J’ai également lu deux larges morceaux du Grand incendie de Londres de Jacques Roubaud, c’est-à-dire la partie « Nothing doing in London » et son commentaire — le reste de cet ouvrage me semble d’un fumeux et d’une prétention sans nom, mais ces passages d’un journal londonien de Roubaud sont rédigés avec une admirable clarté et j’y retrouve, formidablement bien exprimés, les sentiments qui m’animent aussi lors de mes promenades à Londres. (les dernières desquelles me laissent en tête un nombre prodigieux d’images, qui tournent et tournent comme un grand paysage interne, une très belle provision d’images et d’impressions)

Enfin j’avance avec plaisir dans une biographie de Christopher Isherwood, celle de Parker (2004).
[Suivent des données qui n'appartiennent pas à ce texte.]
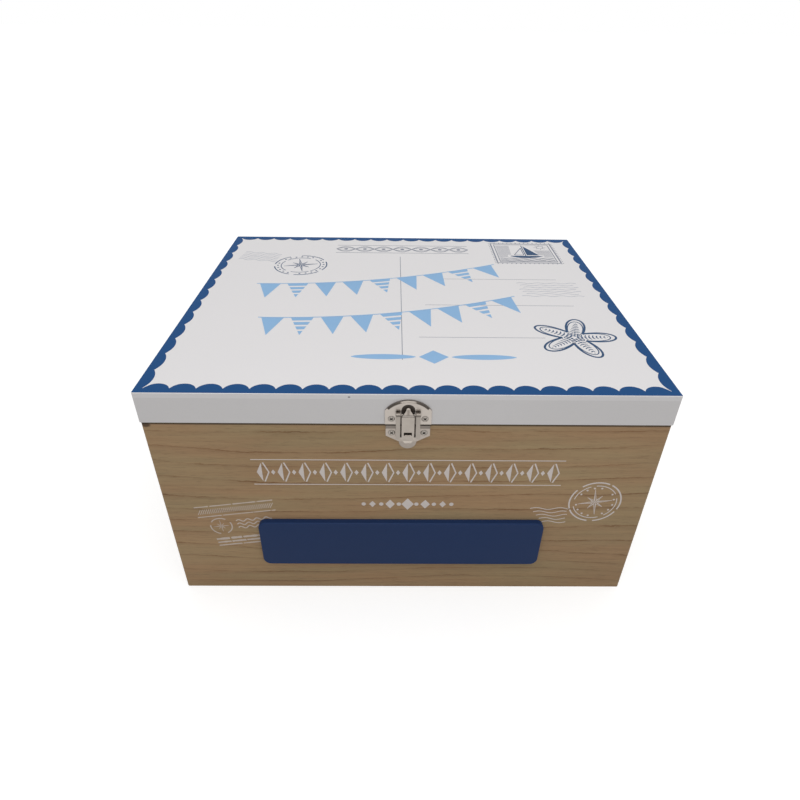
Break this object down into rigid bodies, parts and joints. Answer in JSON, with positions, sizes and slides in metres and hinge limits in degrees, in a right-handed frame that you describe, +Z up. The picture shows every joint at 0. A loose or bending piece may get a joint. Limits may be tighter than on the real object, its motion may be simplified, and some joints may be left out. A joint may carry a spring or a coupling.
{
  "type": "ditty box",
  "caption": "Wooden keepsake box with a hinged painted lid, a blank raised name plate on the front and a sprung hasp latch.",
  "frame": {"origin": "middle of the footprint of the whole part, latch to hinge knuckles, on the surface that the box stands on", "axes": "+X to the right seen from the front, along the long side; +Y from the front to the back; +Z up. The latch faces -Y."},
  "size_m": [0.301, 0.2682, 0.16],
  "materials": {
    "natural_wood": "tan wood-grain veneer, satin",
    "bottom_wood": "raw thin board",
    "white_paint": "painted white, satin",
    "navy_paint": "painted navy, satin",
    "latch_nickel": "nickel plated sheet steel",
    "hinge_nickel": "nickel plated sheet steel"
  },
  "bodies": {
    "box_body": {"front_wall": "natural_wood", "back_wall": "natural_wood", "left_wall": "natural_wood", "right_wall": "natural_wood", "bottom_board": "bottom_wood", "name_plate": "navy_paint", "latch_catch_plate": "latch_nickel", "latch_catch_screws": "latch_nickel", "left_hinge_body_leaf": "hinge_nickel", "right_hinge_body_leaf": "hinge_nickel", "left_hinge_pin": "hinge_nickel", "right_hinge_pin": "hinge_nickel", "hinge_body_screws": "hinge_nickel"},
    "lid": {"lid_board": "white_paint", "lid_front_rail": "white_paint", "lid_back_rail": "white_paint", "lid_left_rail": "white_paint", "lid_right_rail": "white_paint", "latch_lid_plate": "latch_nickel", "latch_pin": "latch_nickel", "latch_lid_screws": "latch_nickel", "left_hinge_lid_leaf": "hinge_nickel", "right_hinge_lid_leaf": "hinge_nickel", "hinge_lid_screws": "hinge_nickel"},
    "latch_flap": {"latch_flap": "latch_nickel"}
  },
  "joints": [
    {"name": "lid_hinge", "type": "hinge", "parent": "box_body", "child": "lid", "pos_m": [0, 0.13217, 0.1402], "axis": [-1, 0, 0], "range_deg": [0, 175]},
    {"name": "latch_hinge", "type": "hinge", "parent": "lid", "child": "latch_flap", "pos_m": [0, -0.13267, 0.1484], "axis": [-1, 0, 0], "range_deg": [0, 170]}
  ]
}
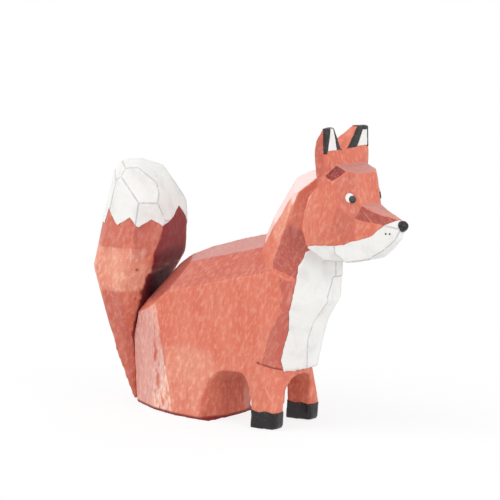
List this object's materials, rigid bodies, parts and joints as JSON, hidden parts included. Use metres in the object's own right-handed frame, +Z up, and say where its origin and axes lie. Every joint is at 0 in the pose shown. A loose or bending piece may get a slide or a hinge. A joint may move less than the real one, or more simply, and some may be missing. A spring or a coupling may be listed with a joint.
{
  "type": "animal figurine",
  "caption": "Hand-whittled wooden fox, sitting, stained red, with white bib and tail tip, black nose, ears and forefeet.",
  "frame": {"origin": "on the ground, under the middle of the fox's overall length and width", "axes": "+X the way the fox looks, +Y its left side, +Z up"},
  "size_m": [0.0893, 0.02, 0.0702],
  "materials": {
    "stained_wood": "matt stain with a soft sheen",
    "bare_wood": "bare",
    "white_paint": "matt",
    "black_paint": "satin"
  },
  "bodies": {
    "root": {"body": "stained_wood", "tail": "stained_wood", "tail_dowel": "bare_wood", "tail_tip_paint": "white_paint", "bib_paint": "white_paint", "nose_paint": "black_paint", "right_forefoot_paint": "black_paint", "left_forefoot_paint": "black_paint", "right_ear_lining": "white_paint", "left_ear_lining": "white_paint", "right_ear_edging": "black_paint", "left_ear_edging": "black_paint", "right_eye_white": "white_paint", "left_eye_white": "white_paint", "right_pupil": "black_paint", "left_pupil": "black_paint", "whisker_dots": "black_paint"}
  },
  "joints": []
}
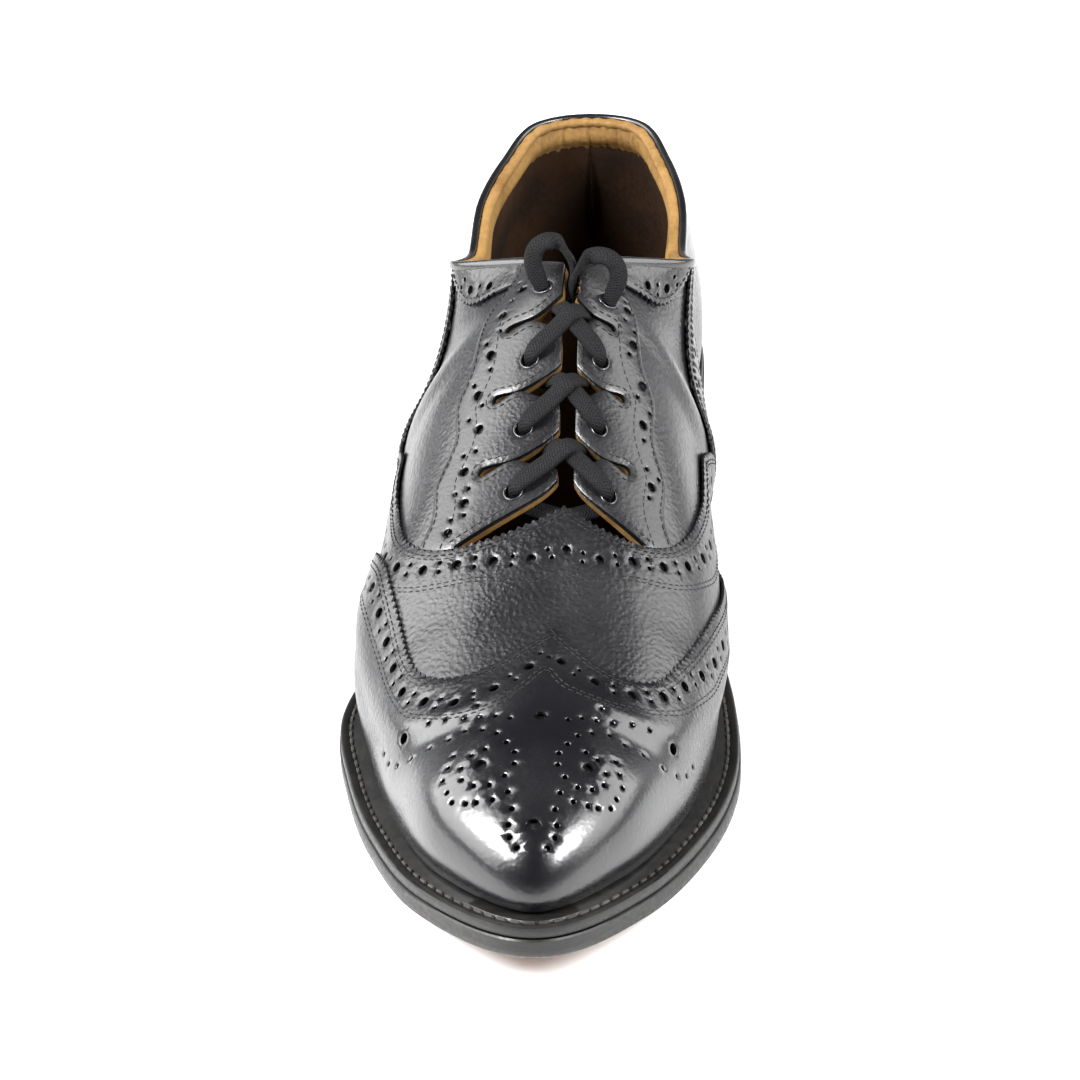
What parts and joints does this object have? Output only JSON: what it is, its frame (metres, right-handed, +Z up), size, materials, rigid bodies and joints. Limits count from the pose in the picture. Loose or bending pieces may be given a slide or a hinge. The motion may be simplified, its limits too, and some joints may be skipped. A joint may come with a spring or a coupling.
{
  "type": "brogue shoe",
  "caption": "Men's right ghillie brogue: wing-tip leather upper with open throat, lace tabs and no tongue, on a welted leather sole with a stacked heel.",
  "frame": {"origin": "on the floor, under the middle of the shoe's bounding box", "axes": "+Z up; the toe points to -Y and the heel to +Y; the outer (lateral) side is -X and the inner (medial) side +X"},
  "size_m": [0.1014, 0.305, 0.1086],
  "materials": {
    "black_leather": "black grained leather, polished",
    "black_polished": "smooth black leather",
    "tan_lining": "matt tan leather",
    "sole_leather": "smooth brown sole leather, black edge",
    "edge_black": "black waxed edge",
    "heel_rubber": "matt black",
    "lace_black": "flat black braid"
  },
  "bodies": {
    "root": {"outsole": "sole_leather", "welt": "edge_black", "insole": "tan_lining", "heel_stack": "edge_black", "heel_top_piece": "heel_rubber", "upper": "black_leather", "facing_lateral": "black_leather", "facing_medial": "black_leather", "vamp": "black_leather", "wing_cap": "black_leather", "counter": "black_leather", "backstay": "black_polished", "collar_lateral": "black_leather", "collar_medial": "black_leather", "lace_crossing_1": "lace_black", "lace_crossing_2": "lace_black", "lace_crossing_3": "lace_black", "lace_loop_lateral": "lace_black", "lace_loop_medial": "lace_black"}
  },
  "joints": []
}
Après avoir tant et tant lu et relu Isherwood, qui ne dévoile jamais que voilée et réinterprétée sa propre vie, lire une biographie complète est une expérience fascinante. Cet homme, sa vie, son époque et ses amis sont une vieille passion mienne. Sans doute peu connu en France, j’imagine, Isherwood continue en revanche à bénéficier d’une importante aura dans le monde britannique. À preuve il y a peu ces deux très belles et fidèles adaptations, au cinéma A Single Man avec Colin Firth en Isherwood âgé, et le téléfilm Christopher and His Kind avec Matt Smith dans ce rôle jeune.

#2347

Un ami m’écrivait l’autre jour qu’il désespérait un peu devant l’entassement des livres à lire et que sa bibliothèque lui semblait un cimetière, tant il ne parviendrait jamais à tout lire. J’ai assurément un point de vue diamétralement opposé : ce qui m’excite, me rassure, me fait vivre, c’est l’idée qu’il y a tant et tant de rencontres livresques encore à faire, de livres à lire, d’auteurs à découvrir… Ce qui m’angoisserait, moi, ce serait de me dire que le champ littéraire est fini. Et je lis sous la plume de Jacques Roubaud une belle formule sur cela : le « bourdonnement implicite à mes oreilles de la quasi-infinité potentielle des livres confortablement imaginables à ma disposition ».